What’s All the Hype About Migrating from Magento 1 to Magento 2?

If you are a Magento 1.x store owner you should prepare for the day when Magento will end the support for all its 1.x versions. The e-commerce era where Magento 1 was all the rage is going to reach its conclusion and the world will move on to the Magento 2 platform. Even though Magento 2 has been available since 2015, there have been users who resisted migrating to the upgraded Magento 2 version and continued using the old Magento 1 version.

Why You Need to Start Migrating from Magento 1 to Magento 2?

When Magento decides to stop supporting Magento 1.x:

  • Security patches will no longer be provided for the Magento 1.x versions. No more security updates for the website would mean leaving it vulnerable to all types of security threats, breaches, harmful attacks, and hacks. Furthermore, customers find comfort in shopping at a safe and secure website. Lack of appropriate security on your website can make customers lose trust and confidence in your brand and give up shopping from you altogether.

What to Consider Before Migrating to Magento 2?

Migrating from Magento 1 to Magento 2 takes some time and work. The design and architecture of Magento 2 is entirely different from Magento 1. Depending on the complexity and customization of your current Magento 1 store, the process can range from being easy to difficult. That being said, there are plenty of tools and help available to make the migration as smooth as possible. Before you take the plunge, though, there are a few things that you should consider such as:

Analysis of Your Existing Website

Do a thorough evaluation of your current Magento 1 website from a functional perspective. How many custom codes and 3rd party extensions are installed in the website now? What functionalities do these modules offer and are they actively used in your website operations?

This evaluation is necessary, since Magento 2 currently doesn’t support all of the 3rd party extensions that were supported by Magento 1. So you’ll need to check whether the extensions and custom modules that you’re currently using are compatible with Magento 2 or not. The evaluation is also your chance to decide what you need to keep on or remove from the new website.

Scope Planning for New Website

This is where you define the functional scope for your new Magento 2 website. As you filter out the outdated features you can also think about incorporating newer, more advanced features into the system, either in present or in future.

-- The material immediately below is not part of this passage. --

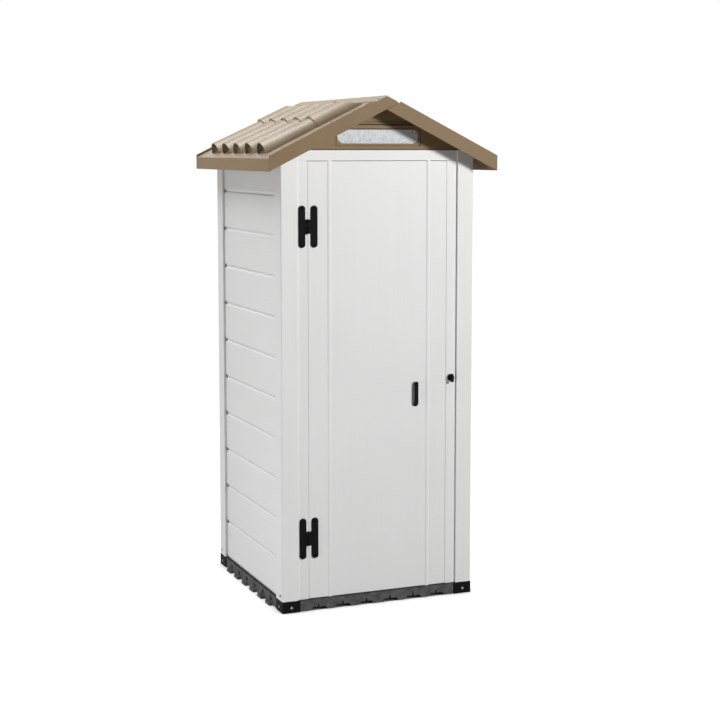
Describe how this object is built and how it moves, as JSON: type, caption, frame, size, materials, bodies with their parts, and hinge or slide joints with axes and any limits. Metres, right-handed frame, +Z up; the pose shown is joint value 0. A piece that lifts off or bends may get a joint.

Review of Hosting Solution

To ensure that your new website runs fast and efficient, check that the current web server hosting your website is equipped well enough to support the hardware resources and requirements for a Magento 2 website. In case it’s not, you should consider switching to a new hosting solution provider.

Cloning and Backing Up

Create extensive backups for your Magento 1 e-commerce store before you initiate the migration process. This includes backing up files, database, folders, etc. Database backup is particularly important because you don’t want to permanently lose critical data amidst the migration process. Create a robust database duplicate and then prune the duplicate to remove any unimportant data that’s no longer needed. Also, you shouldn’t use your live store for the migration process, instead clone your current Magento 1 store and use this clone for migration.

Planning the Team and Resources

When you’ve taken care of all the technical aspects, it’s time to look into the administrative and financial aspects of your Magento migration. This includes building a dedicated team that’s going to look after the migration process and anticipating the costs that are likely to be incurred by this process. For instance, your present licenses for extensions in Magento 1.x website won’t be valid for the new Magento 2 application. You’ll need to reacquire those licenses if you want to keep using the extensions on the Magento 2 website. This will certainly add on to your project expenses.

The 4 Important Parts of Migration to Magento 2

Migrating from Magento 1 to Magento 2 comprises of four integral components:

  1. Theme Migration
  2. Extenson Migration
  3. Customization Migraton
  4. Data Migration

Let’s talk about each of these in more detail:

Theme Migration

The theme forms the environment of your website. As much as you may love your website’s current environment, you might not be able to replicate it exactly on your Magento 2 website because themes from Magento 1 can’t be migrated directly to Magento 2. But this isn’t bad, in fact, it’s an opportunity to upgrade the look and feel of your website using the amazing tools and methods offered by Magento 2. You can hire the services of a Magento developer to create a new customized Magento 2 theme for you, or you can ask them to modify the current Magento 1 theme, only to make it compatible with Magento 2 platform. You can also just use one of the many readily available Magento 2 themes from Magento Marketplace.

Extension Migration

Extensions are a way to extend the functionality of your website in different ways, and as such, are very important. Most of the Magento 1 extensions are not compatible with the Magento 2 platform. You can check Magento Marketplace to install Magento 2 extensions that serve your website.

Customization Migration

The custom code used in Magento 1 is, for the most part, workable with Magento 2. Use the Code Migration Toolkit provided by Magento to ensure a successful migration of the custom code. Since Magento 1 and Magento 2 platforms are fundamentally different when it comes down to the structure, migrating and integrating the custom code in the new Magento 2 platform may require some extra work.

Data Migration

Last, but definitely not the least, comes the stage where you migrate all your data and settings to Magento 2 platform, including store configurations, customers data, products data, product categories data, orders data, etc. The Data Migration Tool by Magento makes the data migration process very simple and streamlined.